In the wake of trading 5 terrorists for 1 Army sergeant-turned-Taliban-supporter while leaving U.S. Marine Tahmooressi to rot in a Mexican prison, Obama’s inaction has many upset, and rightfully so.
“We’re proclaiming that the occupant of the White House … no longer speaks for us. The American people will speak for themselves,” John Harrington, president of gun seller Shield Tactical, told WND Friday.
While Obama plays golf a U.S. Marine is imprisoned in Mexico, abandoned by the nation he faithfully serves. It’s no surprise why John Harrington and others dislike the current President. His disdain for America’s service men and women is… distasteful… to be polite.
This border stupidity is not just a Mexico issue, however. The Canadian border is no friendlier to Americans who make a wrong turn and end up at our gates.
Retired U.S. Army sergeant major Louis DiNatale and his wife learned first-hand just how absurd Canada can be when a wrong turn lands a US citizen at a Canadian border crossing.
GPS units are neat toys but they really don’t comprehend how we travel. Ask for the shortest distance and your GPS will happily take you on a wild goose chase you could complete in half the time if you didn’t follow its directions.
Such is the tragic accident that landed Louis DiNatale on Canada’s doorstep. Their GPS directed the couple through Canada as if that was the best way to get from Kentucky to Vermont. When DiNatale finally realized he was headed for the Canadian border it was too late to turn around. There were no off-ramps.
Instead of simply letting DiNatale and his wife turn around and be on their way as the couple requested our faithful servants at the Canadian Border Services Agency (CBSA) decided a much harsher response was necessary.
DiNatale was, you see, the worst kind of American. He is a gun owner.

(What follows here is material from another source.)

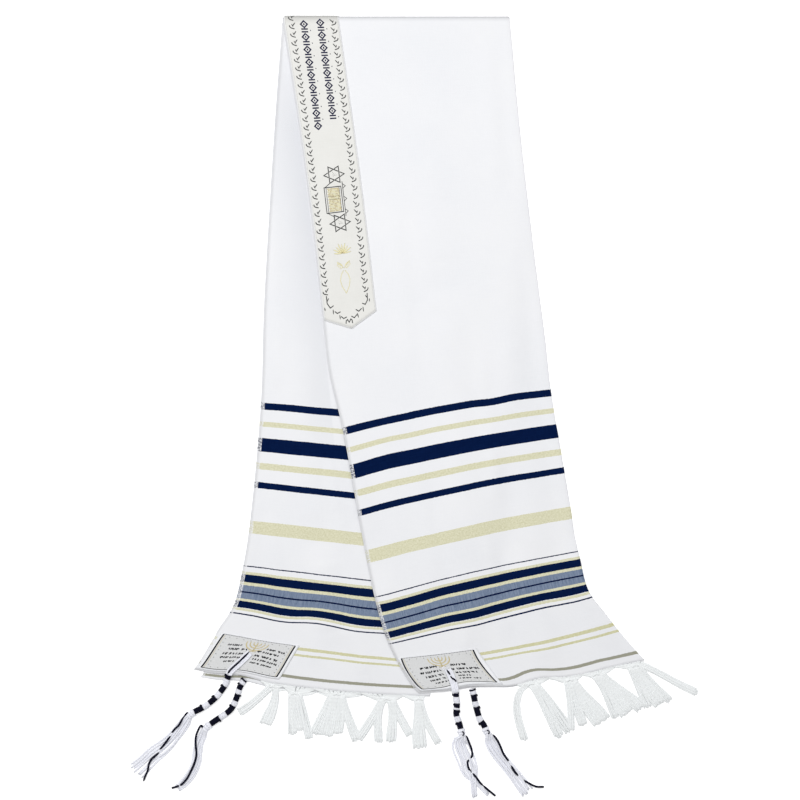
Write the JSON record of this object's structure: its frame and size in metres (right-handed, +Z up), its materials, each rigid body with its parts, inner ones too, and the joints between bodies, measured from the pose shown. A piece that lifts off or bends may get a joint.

CBSA agents arrested Louis DiNatale on charges of gun smuggling because he had forgotten one of his pistols was inside the vehicle. He explained what happened, showed them his reservations in Vermont and his wife corroborated every word he said.
His word clearly isn’t enough despite, as DiNatale says,
“There’s not even a traffic ticket in my background. Why would I come to Canada to bring a small weapon to smuggle in?”
Common sense has no place at national borders. These invisible are far too sensitive to take a retired Army sergeant major’s word. He is a gun owner, and therefore a liar.
Bruce Engel, DiNatale’s lawyer in this case, made perfect sense when he said
"They could have done their homework and looked at his background and seen he's a professional. They could have accepted the word of his wife and released him on his own recognizance."
Accepting the word of Louis DiNatale, a career military man, is just not the Canadian way. Making an example out of that military man, disgustingly, is the Canadian way.
While U.S. Marine Sgt. Andrew Tahmooressi sits in a Mexico prison cell awaiting trial DiNatale is slightly better off. He was eventually able to post bail and return home.
He vows to fight the charges and I’m very glad he is a man dedicated to common sense.
Owning firearms is legal in America.
That Canadians’ sense of nationhood insists we must be disarmed ninnies should not land our American cousins in prison simply for taking a wrong turn with a gun in their vehicle.
Like Canada, Mexico ought to do the right thing and release U.S. Marine Sgt. Andrew Tahmooressi.
Then both nations ought to drop the criminal charges against the men who simply took a wrong turn. They had no criminal intent. That is obvious to anyone with half a brain.
Unfortunately that description doesn’t appear to apply to anyone at the Crown Prosecutor’s office handling Retired U.S. Army sergeant major Louis DiNatale’s case.